_Short task:_ Everything in the listing should be restated word for word.

[Start Given information]

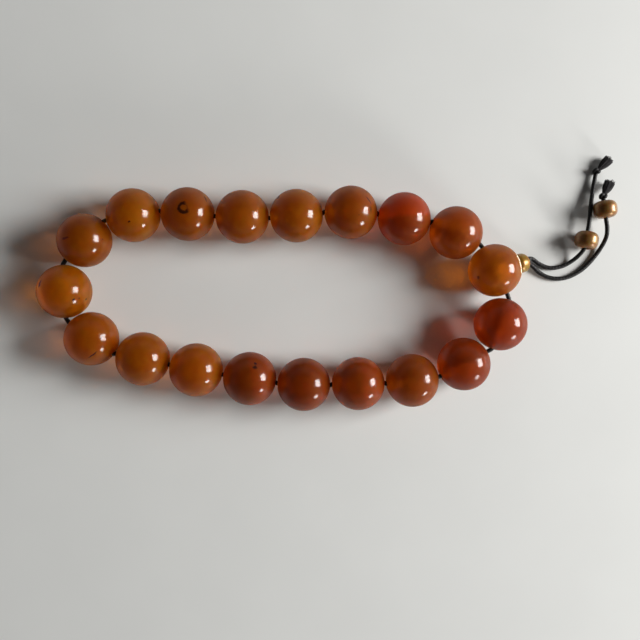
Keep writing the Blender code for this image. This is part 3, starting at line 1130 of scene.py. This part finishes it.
class MISBAHA_OT_stage(bpy.types.Operator):
    """Makes the table, the windows, the room light and the camera"""

    bl_idname = "misbaha.stage"
    bl_label = "Table, light and camera"

    def execute(self, context):
        stage = context.scene.misbaha_stage
        bm = bmesh.new()
        bmesh.ops.create_grid(bm, x_segments=1, y_segments=1, size=2.0)
        table = finished("table_top", bm, table_material(stage.table))
        add_window("window_right", *KEY_WINDOW, stage.key_power, DAYLIGHT)
        add_window("window_low", *LOW_WINDOW, stage.low_power, DAYLIGHT)
        world = bpy.data.worlds.new("room")
        world.use_nodes = True
        self.light_room(world.node_tree, stage.room)
        context.scene.world = world
        context.scene.view_settings.view_transform = "Standard"
        data = bpy.data.cameras.new("camera")
        data.lens = CAMERA_LENS
        data.sensor_width = SENSOR_WIDTH
        data.clip_start = 0.01
        camera = bpy.data.objects.new("camera", data)
        camera.location = EYE
        camera.rotation_euler = (0, CAMERA_LEAN, 0)
        context.scene.collection.objects.link(camera)
        context.scene.camera = camera
        return {"FINISHED"}

    def light_room(self, tree, strength):
        """Pale walls low down, brightest towards the windows, under a dark ceiling."""
        coords = add_node(tree, "ShaderNodeTexCoord")
        apart = add_node(tree, "ShaderNodeSeparateXYZ", {0: coords.outputs["Generated"]})
        height = add_node(
            tree,
            "ShaderNodeMapRange",
            {"Value": apart.outputs["Z"], "From Min": 0.25, "From Max": 0.8, "To Min": 1.0, "To Max": 0.08},
            interpolation_type="SMOOTHSTEP",
        )
        side = add_node(
            tree,
            "ShaderNodeMapRange",
            {"Value": apart.outputs["X"], "From Min": -1.0, "From Max": 1.0, "To Min": 0.5, "To Max": 1.5},
        )
        level = add_node(
            tree, "ShaderNodeMath", {0: height.outputs[0], 1: side.outputs[0]}, operation="MULTIPLY"
        )
        power = add_node(tree, "ShaderNodeMath", {0: level.outputs[0], 1: strength}, operation="MULTIPLY")
        background = tree.nodes["Background"]
        background.inputs["Color"].default_value = colour("#F4F5F4")
        tree.links.new(power.outputs[0], background.inputs["Strength"])


class MISBAHA_PT_sidebar(bpy.types.Panel):
    """Lists the pieces and their settings"""

    bl_idname = "MISBAHA_PT_sidebar"
    bl_label = "Misbaha"
    bl_space_type = "VIEW_3D"
    bl_region_type = "UI"
    bl_category = "Misbaha"

    def draw(self, context):
        for operator, settings in SIDEBAR:
            box = self.layout.box()
            if settings:
                group = getattr(context.scene, settings)
                for name in group.__annotations__:
                    box.prop(group, name)
            box.operator(operator)


SIDEBAR = (
    ("misbaha.tails", "misbaha_cord"),
    ("misbaha.loop_cord", None),
    ("misbaha.amber_beads", "misbaha_amber"),
    ("misbaha.guru_bead", None),
    ("misbaha.glass_beads", "misbaha_glass"),
    ("misbaha.stage", "misbaha_stage"),
)
GROUPS = {
    "misbaha_amber": AmberSettings,
    "misbaha_cord": CordSettings,
    "misbaha_glass": GlassSettings,
    "misbaha_stage": StageSettings,
}
CLASSES = (
    *GROUPS.values(),
    MISBAHA_OT_tails,
    MISBAHA_OT_loop_cord,
    MISBAHA_OT_amber_beads,
    MISBAHA_OT_guru_bead,
    MISBAHA_OT_glass_beads,
    MISBAHA_OT_stage,
    MISBAHA_PT_sidebar,
)


def register():
    for kind in CLASSES:
        bpy.utils.register_class(kind)
    for name, group in GROUPS.items():
        setattr(bpy.types.Scene, name, PointerProperty(type=group))


def unregister():
    for name in GROUPS:
        delattr(bpy.types.Scene, name)
    for kind in reversed(CLASSES):
        bpy.utils.unregister_class(kind)


def main():
    register()
    bpy.ops.misbaha.stage()
    bpy.ops.misbaha.tails()
    bpy.ops.misbaha.loop_cord()
    bpy.ops.misbaha.amber_beads()
    bpy.ops.misbaha.guru_bead()
    bpy.ops.misbaha.glass_beads()


if __name__ == "__main__":
    main()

[End Given information]

_Complete output:_
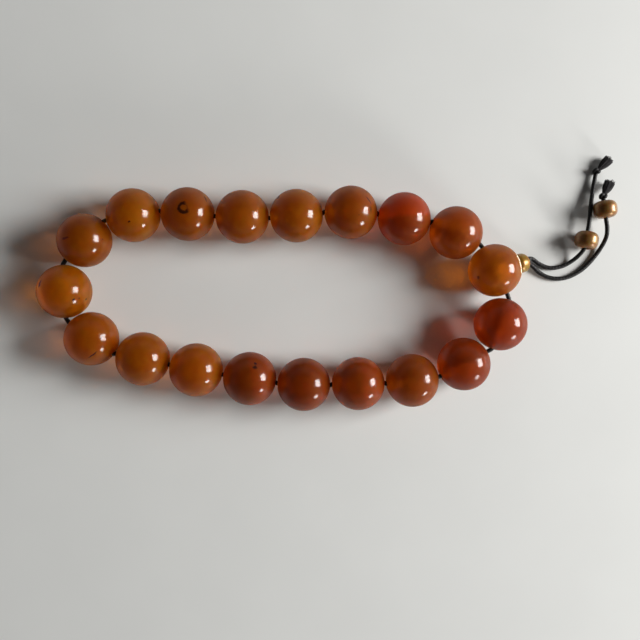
Keep writing the Blender code for this image. This is part 3, starting at line 1130 of scene.py. This part finishes it.
class MISBAHA_OT_stage(bpy.types.Operator):
    """Makes the table, the windows, the room light and the camera"""

    bl_idname = "misbaha.stage"
    bl_label = "Table, light and camera"

    def execute(self, context):
        stage = context.scene.misbaha_stage
        bm = bmesh.new()
        bmesh.ops.create_grid(bm, x_segments=1, y_segments=1, size=2.0)
        table = finished("table_top", bm, table_material(stage.table))
        add_window("window_right", *KEY_WINDOW, stage.key_power, DAYLIGHT)
        add_window("window_low", *LOW_WINDOW, stage.low_power, DAYLIGHT)
        world = bpy.data.worlds.new("room")
        world.use_nodes = True
        self.light_room(world.node_tree, stage.room)
        context.scene.world = world
        context.scene.view_settings.view_transform = "Standard"
        data = bpy.data.cameras.new("camera")
        data.lens = CAMERA_LENS
        data.sensor_width = SENSOR_WIDTH
        data.clip_start = 0.01
        camera = bpy.data.objects.new("camera", data)
        camera.location = EYE
        camera.rotation_euler = (0, CAMERA_LEAN, 0)
        context.scene.collection.objects.link(camera)
        context.scene.camera = camera
        return {"FINISHED"}

    def light_room(self, tree, strength):
        """Pale walls low down, brightest towards the windows, under a dark ceiling."""
        coords = add_node(tree, "ShaderNodeTexCoord")
        apart = add_node(tree, "ShaderNodeSeparateXYZ", {0: coords.outputs["Generated"]})
        height = add_node(
            tree,
            "ShaderNodeMapRange",
            {"Value": apart.outputs["Z"], "From Min": 0.25, "From Max": 0.8, "To Min": 1.0, "To Max": 0.08},
            interpolation_type="SMOOTHSTEP",
        )
        side = add_node(
            tree,
            "ShaderNodeMapRange",
            {"Value": apart.outputs["X"], "From Min": -1.0, "From Max": 1.0, "To Min": 0.5, "To Max": 1.5},
        )
        level = add_node(
            tree, "ShaderNodeMath", {0: height.outputs[0], 1: side.outputs[0]}, operation="MULTIPLY"
        )
        power = add_node(tree, "ShaderNodeMath", {0: level.outputs[0], 1: strength}, operation="MULTIPLY")
        background = tree.nodes["Background"]
        background.inputs["Color"].default_value = colour("#F4F5F4")
        tree.links.new(power.outputs[0], background.inputs["Strength"])


class MISBAHA_PT_sidebar(bpy.types.Panel):
    """Lists the pieces and their settings"""

    bl_idname = "MISBAHA_PT_sidebar"
    bl_label = "Misbaha"
    bl_space_type = "VIEW_3D"
    bl_region_type = "UI"
    bl_category = "Misbaha"

    def draw(self, context):
        for operator, settings in SIDEBAR:
            box = self.layout.box()
            if settings:
                group = getattr(context.scene, settings)
                for name in group.__annotations__:
                    box.prop(group, name)
            box.operator(operator)


SIDEBAR = (
    ("misbaha.tails", "misbaha_cord"),
    ("misbaha.loop_cord", None),
    ("misbaha.amber_beads", "misbaha_amber"),
    ("misbaha.guru_bead", None),
    ("misbaha.glass_beads", "misbaha_glass"),
    ("misbaha.stage", "misbaha_stage"),
)
GROUPS = {
    "misbaha_amber": AmberSettings,
    "misbaha_cord": CordSettings,
    "misbaha_glass": GlassSettings,
    "misbaha_stage": StageSettings,
}
CLASSES = (
    *GROUPS.values(),
    MISBAHA_OT_tails,
    MISBAHA_OT_loop_cord,
    MISBAHA_OT_amber_beads,
    MISBAHA_OT_guru_bead,
    MISBAHA_OT_glass_beads,
    MISBAHA_OT_stage,
    MISBAHA_PT_sidebar,
)


def register():
    for kind in CLASSES:
        bpy.utils.register_class(kind)
    for name, group in GROUPS.items():
        setattr(bpy.types.Scene, name, PointerProperty(type=group))


def unregister():
    for name in GROUPS:
        delattr(bpy.types.Scene, name)
    for kind in reversed(CLASSES):
        bpy.utils.unregister_class(kind)


def main():
    register()
    bpy.ops.misbaha.stage()
    bpy.ops.misbaha.tails()
    bpy.ops.misbaha.loop_cord()
    bpy.ops.misbaha.amber_beads()
    bpy.ops.misbaha.guru_bead()
    bpy.ops.misbaha.glass_beads()


if __name__ == "__main__":
    main()